▸ **THE EXERCISE**:
Please repeat all of the lines that follow, exactly as written.

▸ **DATA SECTION**:

....

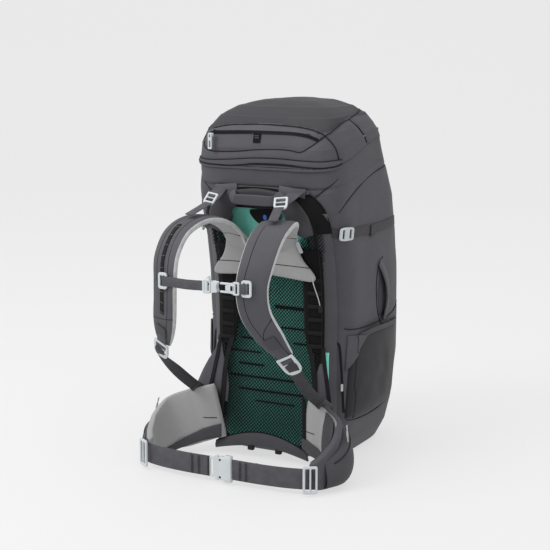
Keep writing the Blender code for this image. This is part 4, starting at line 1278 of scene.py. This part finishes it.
def pad(name, path, normals, widths, thickness, mats, crown=PAD_CROWN, across=9):
    """A foam pad along a path: its outer face, its side walls and its lining are three fabrics."""
    path, normals = np.asarray(path, float), np.asarray(normals, float)
    n = len(path)
    _, normals, side = frames_along(path, normals)
    points, uvs = [], []
    span = np.linspace(-1, 1, across)
    profile = [(s, 0.5, crown * (1 - s * s)) for s in span] + [(1.02, 0.15, 0), (1.02, -0.25, 0)]
    profile += [(s, -0.5, -crown * 0.6 * (1 - s * s)) for s in span[::-1]]
    profile += [(-1.02, -0.25, 0), (-1.02, 0.15, 0)]
    kinds = [OUTER] * (across - 1) + [WALL] * 3 + [INNER] * (across - 1) + [WALL] * 3
    k = len(profile)
    length = lengths_along(path)
    for i in range(n):
        ends = min(1.0, 0.35 + 0.65 * min(i, n - 1 - i) / 2.0)
        for s, h, bulge in profile:
            edge = 1.0 if abs(s) < 0.95 else 0.86
            points.append(path[i] + side[i] * s * widths[i] / 2 + normals[i]
                          * (h * thickness[i] * edge * ends + bulge))
            uvs.append((length[i], s * widths[i] / 2))
    faces = grid_faces(n, k, ring=True) + [tuple(range(k)), tuple(range((n - 1) * k, n * k))]
    indices = kinds * (n - 1) + [WALL, WALL]
    obj = mesh_object(name, points, faces, mats, indices=indices, uvs=uvs)
    modify(obj, "SUBSURF", levels=1, render_levels=1)
    return obj


SHOULDER_PATH = ((0.056, -0.188, 0.466), (0.064, -0.213, 0.508), (0.081, -0.252, 0.531),
                 (0.095, -0.302, 0.535), (0.103, -0.358, 0.516), (0.104, -0.396, 0.475),
                 (0.100, -0.411, 0.428), (0.105, -0.405, 0.375), (0.125, -0.378, 0.322),
                 (0.144, -0.350, 0.281))
SHOULDER_WIDTHS = (0.056, 0.058, 0.070, 0.071, 0.069, 0.067, 0.064, 0.061, 0.054, 0.034)
SHOULDER_DEPTHS = (0.008, 0.011, 0.013, 0.013, 0.013, 0.013, 0.013, 0.013, 0.012, 0.008)
SHOULDER_TWIST = 0.33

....

▸ **COMPLETE RESPONSE**:
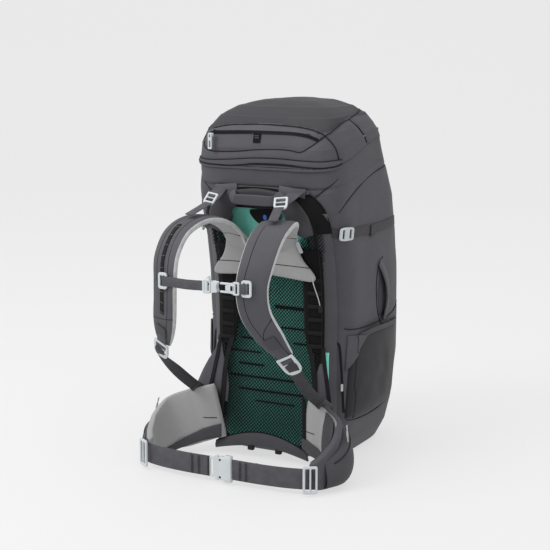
Keep writing the Blender code for this image. This is part 4, starting at line 1278 of scene.py. This part finishes it.
def pad(name, path, normals, widths, thickness, mats, crown=PAD_CROWN, across=9):
    """A foam pad along a path: its outer face, its side walls and its lining are three fabrics."""
    path, normals = np.asarray(path, float), np.asarray(normals, float)
    n = len(path)
    _, normals, side = frames_along(path, normals)
    points, uvs = [], []
    span = np.linspace(-1, 1, across)
    profile = [(s, 0.5, crown * (1 - s * s)) for s in span] + [(1.02, 0.15, 0), (1.02, -0.25, 0)]
    profile += [(s, -0.5, -crown * 0.6 * (1 - s * s)) for s in span[::-1]]
    profile += [(-1.02, -0.25, 0), (-1.02, 0.15, 0)]
    kinds = [OUTER] * (across - 1) + [WALL] * 3 + [INNER] * (across - 1) + [WALL] * 3
    k = len(profile)
    length = lengths_along(path)
    for i in range(n):
        ends = min(1.0, 0.35 + 0.65 * min(i, n - 1 - i) / 2.0)
        for s, h, bulge in profile:
            edge = 1.0 if abs(s) < 0.95 else 0.86
            points.append(path[i] + side[i] * s * widths[i] / 2 + normals[i]
                          * (h * thickness[i] * edge * ends + bulge))
            uvs.append((length[i], s * widths[i] / 2))
    faces = grid_faces(n, k, ring=True) + [tuple(range(k)), tuple(range((n - 1) * k, n * k))]
    indices = kinds * (n - 1) + [WALL, WALL]
    obj = mesh_object(name, points, faces, mats, indices=indices, uvs=uvs)
    modify(obj, "SUBSURF", levels=1, render_levels=1)
    return obj


SHOULDER_PATH = ((0.056, -0.188, 0.466), (0.064, -0.213, 0.508), (0.081, -0.252, 0.531),
                 (0.095, -0.302, 0.535), (0.103, -0.358, 0.516), (0.104, -0.396, 0.475),
                 (0.100, -0.411, 0.428), (0.105, -0.405, 0.375), (0.125, -0.378, 0.322),
                 (0.144, -0.350, 0.281))
SHOULDER_WIDTHS = (0.056, 0.058, 0.070, 0.071, 0.069, 0.067, 0.064, 0.061, 0.054, 0.034)
SHOULDER_DEPTHS = (0.008, 0.011, 0.013, 0.013, 0.013, 0.013, 0.013, 0.013, 0.012, 0.008)
SHOULDER_TWIST = 0.33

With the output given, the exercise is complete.